======== Source excerpt
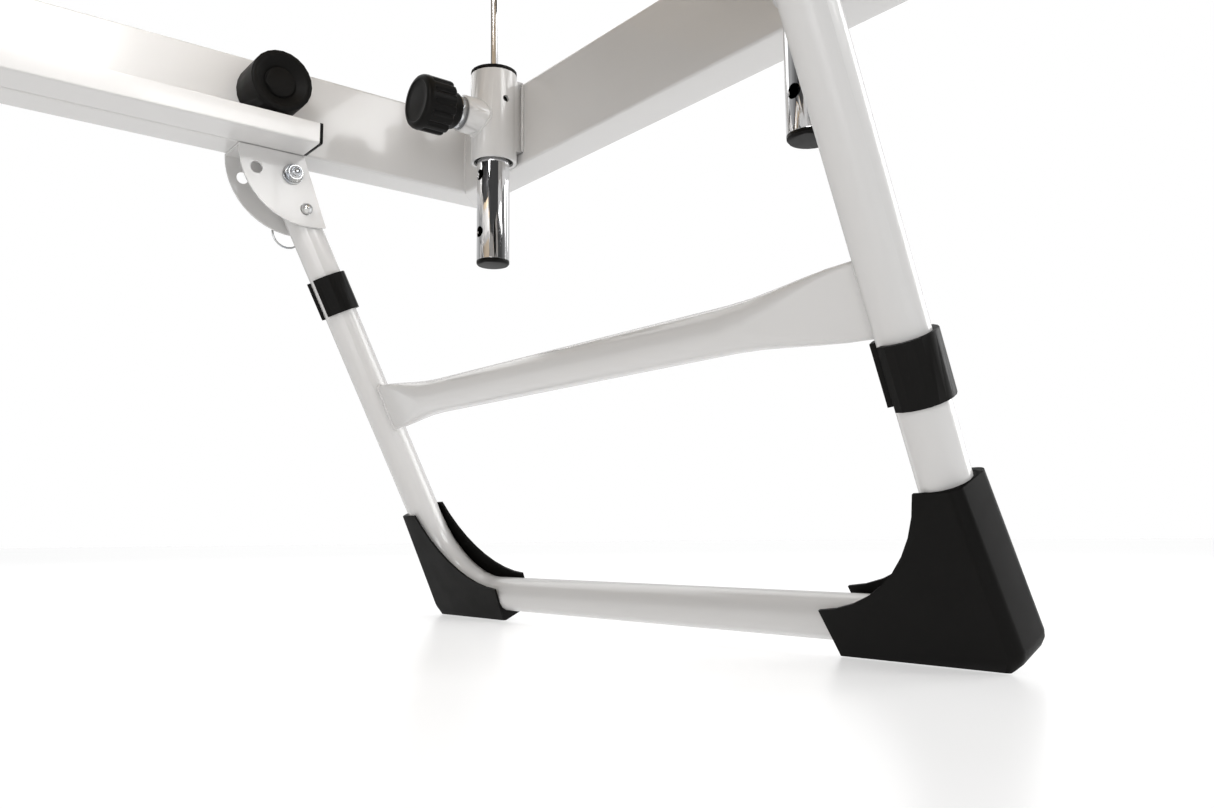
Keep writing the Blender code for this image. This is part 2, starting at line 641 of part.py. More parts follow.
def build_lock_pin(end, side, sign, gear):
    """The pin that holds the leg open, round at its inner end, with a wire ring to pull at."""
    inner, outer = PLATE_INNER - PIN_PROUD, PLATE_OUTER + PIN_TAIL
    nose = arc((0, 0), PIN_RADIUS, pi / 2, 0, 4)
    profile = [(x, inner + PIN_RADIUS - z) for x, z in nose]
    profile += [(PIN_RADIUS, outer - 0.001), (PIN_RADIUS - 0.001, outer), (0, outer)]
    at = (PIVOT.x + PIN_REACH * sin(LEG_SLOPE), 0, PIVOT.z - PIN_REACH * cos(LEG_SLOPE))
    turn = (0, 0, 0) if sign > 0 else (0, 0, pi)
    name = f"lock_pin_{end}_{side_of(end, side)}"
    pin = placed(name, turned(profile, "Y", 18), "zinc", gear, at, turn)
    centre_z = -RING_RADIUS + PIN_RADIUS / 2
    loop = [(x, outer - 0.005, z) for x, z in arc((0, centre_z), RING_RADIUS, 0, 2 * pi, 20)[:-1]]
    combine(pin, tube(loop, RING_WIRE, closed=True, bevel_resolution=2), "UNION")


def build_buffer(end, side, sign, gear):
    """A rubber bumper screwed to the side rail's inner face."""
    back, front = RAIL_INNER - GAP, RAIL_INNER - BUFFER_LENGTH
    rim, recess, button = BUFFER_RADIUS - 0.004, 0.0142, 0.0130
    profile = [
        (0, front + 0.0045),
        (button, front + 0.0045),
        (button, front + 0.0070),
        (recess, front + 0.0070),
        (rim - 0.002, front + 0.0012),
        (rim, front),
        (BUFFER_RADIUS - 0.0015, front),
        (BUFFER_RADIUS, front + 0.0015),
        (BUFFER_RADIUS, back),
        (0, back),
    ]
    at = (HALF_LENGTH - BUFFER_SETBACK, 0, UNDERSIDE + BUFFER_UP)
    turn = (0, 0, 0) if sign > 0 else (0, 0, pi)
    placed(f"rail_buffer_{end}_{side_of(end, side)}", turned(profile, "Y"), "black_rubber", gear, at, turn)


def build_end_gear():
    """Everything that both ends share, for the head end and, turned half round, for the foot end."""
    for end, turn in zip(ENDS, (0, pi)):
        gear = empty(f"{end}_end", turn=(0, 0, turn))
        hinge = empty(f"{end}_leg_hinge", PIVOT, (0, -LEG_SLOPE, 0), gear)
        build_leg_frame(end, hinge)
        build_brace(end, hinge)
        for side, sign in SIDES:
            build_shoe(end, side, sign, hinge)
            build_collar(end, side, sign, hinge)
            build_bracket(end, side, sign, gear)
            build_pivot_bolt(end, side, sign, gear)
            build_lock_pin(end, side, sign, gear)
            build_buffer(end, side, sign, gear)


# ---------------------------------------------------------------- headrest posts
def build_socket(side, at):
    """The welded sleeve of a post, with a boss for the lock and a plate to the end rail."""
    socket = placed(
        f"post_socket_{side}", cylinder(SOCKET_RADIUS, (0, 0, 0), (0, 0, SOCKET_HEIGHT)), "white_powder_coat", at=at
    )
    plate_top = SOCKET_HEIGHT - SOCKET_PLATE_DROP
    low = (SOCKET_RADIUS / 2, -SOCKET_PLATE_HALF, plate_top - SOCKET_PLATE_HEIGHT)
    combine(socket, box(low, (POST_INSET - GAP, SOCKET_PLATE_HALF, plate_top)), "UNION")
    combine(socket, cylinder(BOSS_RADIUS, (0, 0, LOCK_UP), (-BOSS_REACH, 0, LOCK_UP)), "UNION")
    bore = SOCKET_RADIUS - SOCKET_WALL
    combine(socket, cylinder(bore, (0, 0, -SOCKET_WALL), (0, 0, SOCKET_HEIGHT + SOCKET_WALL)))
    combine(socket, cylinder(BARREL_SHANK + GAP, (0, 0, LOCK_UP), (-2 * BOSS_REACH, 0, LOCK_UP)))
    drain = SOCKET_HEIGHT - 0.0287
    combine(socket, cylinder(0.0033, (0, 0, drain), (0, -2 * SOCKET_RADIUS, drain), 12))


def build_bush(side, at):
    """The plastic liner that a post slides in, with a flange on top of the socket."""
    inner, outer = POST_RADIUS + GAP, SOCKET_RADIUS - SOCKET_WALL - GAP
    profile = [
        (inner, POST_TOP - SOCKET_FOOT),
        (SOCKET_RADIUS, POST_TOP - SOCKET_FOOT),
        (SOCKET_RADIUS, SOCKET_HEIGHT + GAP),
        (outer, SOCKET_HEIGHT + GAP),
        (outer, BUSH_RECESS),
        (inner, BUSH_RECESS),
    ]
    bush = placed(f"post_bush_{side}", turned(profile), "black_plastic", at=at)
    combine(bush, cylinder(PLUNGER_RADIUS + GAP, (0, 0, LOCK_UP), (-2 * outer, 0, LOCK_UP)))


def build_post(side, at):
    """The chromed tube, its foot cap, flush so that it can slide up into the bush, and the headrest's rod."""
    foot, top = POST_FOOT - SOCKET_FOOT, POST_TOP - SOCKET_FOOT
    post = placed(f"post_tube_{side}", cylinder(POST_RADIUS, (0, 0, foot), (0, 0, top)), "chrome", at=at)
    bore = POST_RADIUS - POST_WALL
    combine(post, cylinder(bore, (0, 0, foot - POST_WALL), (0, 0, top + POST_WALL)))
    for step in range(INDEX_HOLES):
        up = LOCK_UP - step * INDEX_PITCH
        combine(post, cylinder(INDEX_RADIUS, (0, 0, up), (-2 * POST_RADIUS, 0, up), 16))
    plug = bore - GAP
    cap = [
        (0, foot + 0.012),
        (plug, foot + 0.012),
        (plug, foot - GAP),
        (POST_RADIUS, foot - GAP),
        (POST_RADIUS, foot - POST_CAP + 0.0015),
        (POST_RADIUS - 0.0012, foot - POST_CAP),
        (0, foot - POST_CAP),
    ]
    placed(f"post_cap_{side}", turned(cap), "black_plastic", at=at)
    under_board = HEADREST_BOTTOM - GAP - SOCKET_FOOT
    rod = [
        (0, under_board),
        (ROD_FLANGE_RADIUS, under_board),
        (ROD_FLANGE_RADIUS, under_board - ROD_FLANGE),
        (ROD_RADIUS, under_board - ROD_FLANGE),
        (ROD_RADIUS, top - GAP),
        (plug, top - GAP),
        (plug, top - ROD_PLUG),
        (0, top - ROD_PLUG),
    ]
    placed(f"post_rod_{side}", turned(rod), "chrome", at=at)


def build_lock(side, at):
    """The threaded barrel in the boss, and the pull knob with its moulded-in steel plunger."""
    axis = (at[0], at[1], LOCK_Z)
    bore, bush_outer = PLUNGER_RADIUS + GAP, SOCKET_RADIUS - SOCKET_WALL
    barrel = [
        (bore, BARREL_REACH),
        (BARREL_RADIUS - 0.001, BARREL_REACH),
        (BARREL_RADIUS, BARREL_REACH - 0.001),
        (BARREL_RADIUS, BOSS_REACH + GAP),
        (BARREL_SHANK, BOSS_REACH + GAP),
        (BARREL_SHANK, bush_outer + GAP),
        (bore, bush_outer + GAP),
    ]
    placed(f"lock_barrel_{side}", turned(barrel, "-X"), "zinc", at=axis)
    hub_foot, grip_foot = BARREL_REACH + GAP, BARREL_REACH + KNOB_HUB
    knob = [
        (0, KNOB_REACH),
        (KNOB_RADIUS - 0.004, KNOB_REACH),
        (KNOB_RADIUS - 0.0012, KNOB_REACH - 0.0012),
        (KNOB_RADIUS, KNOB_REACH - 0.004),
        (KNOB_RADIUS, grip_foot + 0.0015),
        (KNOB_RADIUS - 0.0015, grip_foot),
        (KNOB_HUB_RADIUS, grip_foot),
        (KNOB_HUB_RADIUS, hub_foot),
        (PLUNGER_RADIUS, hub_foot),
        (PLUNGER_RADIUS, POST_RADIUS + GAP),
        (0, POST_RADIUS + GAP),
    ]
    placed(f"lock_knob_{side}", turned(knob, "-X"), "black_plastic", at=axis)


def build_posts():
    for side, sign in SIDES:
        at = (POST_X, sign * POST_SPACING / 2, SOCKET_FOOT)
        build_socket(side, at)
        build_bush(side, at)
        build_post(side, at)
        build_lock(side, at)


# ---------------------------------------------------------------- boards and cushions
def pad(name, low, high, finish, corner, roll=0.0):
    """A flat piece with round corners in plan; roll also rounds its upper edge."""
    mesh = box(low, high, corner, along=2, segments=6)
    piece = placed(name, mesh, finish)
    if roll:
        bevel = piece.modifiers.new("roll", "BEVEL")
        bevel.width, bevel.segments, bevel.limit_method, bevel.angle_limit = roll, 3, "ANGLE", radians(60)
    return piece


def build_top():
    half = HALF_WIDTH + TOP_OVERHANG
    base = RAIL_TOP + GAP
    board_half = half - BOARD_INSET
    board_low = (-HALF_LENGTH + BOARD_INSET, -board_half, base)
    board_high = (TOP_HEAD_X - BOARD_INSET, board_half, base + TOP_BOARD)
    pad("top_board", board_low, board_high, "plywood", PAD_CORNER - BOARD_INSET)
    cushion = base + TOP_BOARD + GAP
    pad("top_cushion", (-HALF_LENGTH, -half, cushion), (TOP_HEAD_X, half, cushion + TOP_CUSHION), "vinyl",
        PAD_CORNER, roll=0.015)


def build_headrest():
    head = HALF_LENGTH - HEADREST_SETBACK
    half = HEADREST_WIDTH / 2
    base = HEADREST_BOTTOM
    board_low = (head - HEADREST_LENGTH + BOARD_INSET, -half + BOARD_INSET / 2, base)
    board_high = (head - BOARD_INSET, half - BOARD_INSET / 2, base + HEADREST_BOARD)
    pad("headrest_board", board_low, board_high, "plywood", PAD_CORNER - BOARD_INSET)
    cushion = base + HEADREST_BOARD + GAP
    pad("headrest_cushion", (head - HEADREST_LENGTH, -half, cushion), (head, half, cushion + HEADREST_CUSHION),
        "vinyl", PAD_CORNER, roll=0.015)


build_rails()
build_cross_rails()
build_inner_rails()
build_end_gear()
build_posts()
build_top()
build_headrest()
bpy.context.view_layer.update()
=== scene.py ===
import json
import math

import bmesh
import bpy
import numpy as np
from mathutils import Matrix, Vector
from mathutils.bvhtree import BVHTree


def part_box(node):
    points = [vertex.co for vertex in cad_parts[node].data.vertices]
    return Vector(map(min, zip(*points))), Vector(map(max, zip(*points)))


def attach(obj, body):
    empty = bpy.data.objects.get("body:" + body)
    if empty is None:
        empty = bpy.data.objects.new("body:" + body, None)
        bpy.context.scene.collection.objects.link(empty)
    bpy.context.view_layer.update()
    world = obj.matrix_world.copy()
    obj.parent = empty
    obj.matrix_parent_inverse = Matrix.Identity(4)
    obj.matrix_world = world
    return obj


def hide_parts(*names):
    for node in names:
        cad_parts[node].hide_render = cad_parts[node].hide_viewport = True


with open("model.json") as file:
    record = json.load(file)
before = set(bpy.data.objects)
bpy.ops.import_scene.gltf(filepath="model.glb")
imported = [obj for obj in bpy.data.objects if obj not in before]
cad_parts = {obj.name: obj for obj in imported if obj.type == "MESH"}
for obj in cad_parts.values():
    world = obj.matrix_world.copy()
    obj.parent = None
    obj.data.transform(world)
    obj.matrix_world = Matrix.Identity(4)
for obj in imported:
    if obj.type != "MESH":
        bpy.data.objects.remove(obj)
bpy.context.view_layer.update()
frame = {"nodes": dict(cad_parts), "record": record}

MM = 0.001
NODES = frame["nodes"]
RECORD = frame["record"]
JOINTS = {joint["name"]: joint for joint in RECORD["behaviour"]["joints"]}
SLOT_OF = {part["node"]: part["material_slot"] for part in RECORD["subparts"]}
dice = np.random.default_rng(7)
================
## Exercise prompt
Give back, word for word, only the lines above from the line holding "build_rails()" to the line holding "for node in", both included.

## Answer
build_rails()
build_cross_rails()
build_inner_rails()
build_end_gear()
build_posts()
build_top()
build_headrest()
bpy.context.view_layer.update()
=== scene.py ===
import json
import math

import bmesh
import bpy
import numpy as np
from mathutils import Matrix, Vector
from mathutils.bvhtree import BVHTree


def part_box(node):
    points = [vertex.co for vertex in cad_parts[node].data.vertices]
    return Vector(map(min, zip(*points))), Vector(map(max, zip(*points)))


def attach(obj, body):
    empty = bpy.data.objects.get("body:" + body)
    if empty is None:
        empty = bpy.data.objects.new("body:" + body, None)
        bpy.context.scene.collection.objects.link(empty)
    bpy.context.view_layer.update()
    world = obj.matrix_world.copy()
    obj.parent = empty
    obj.matrix_parent_inverse = Matrix.Identity(4)
    obj.matrix_world = world
    return obj


def hide_parts(*names):
    for node in names:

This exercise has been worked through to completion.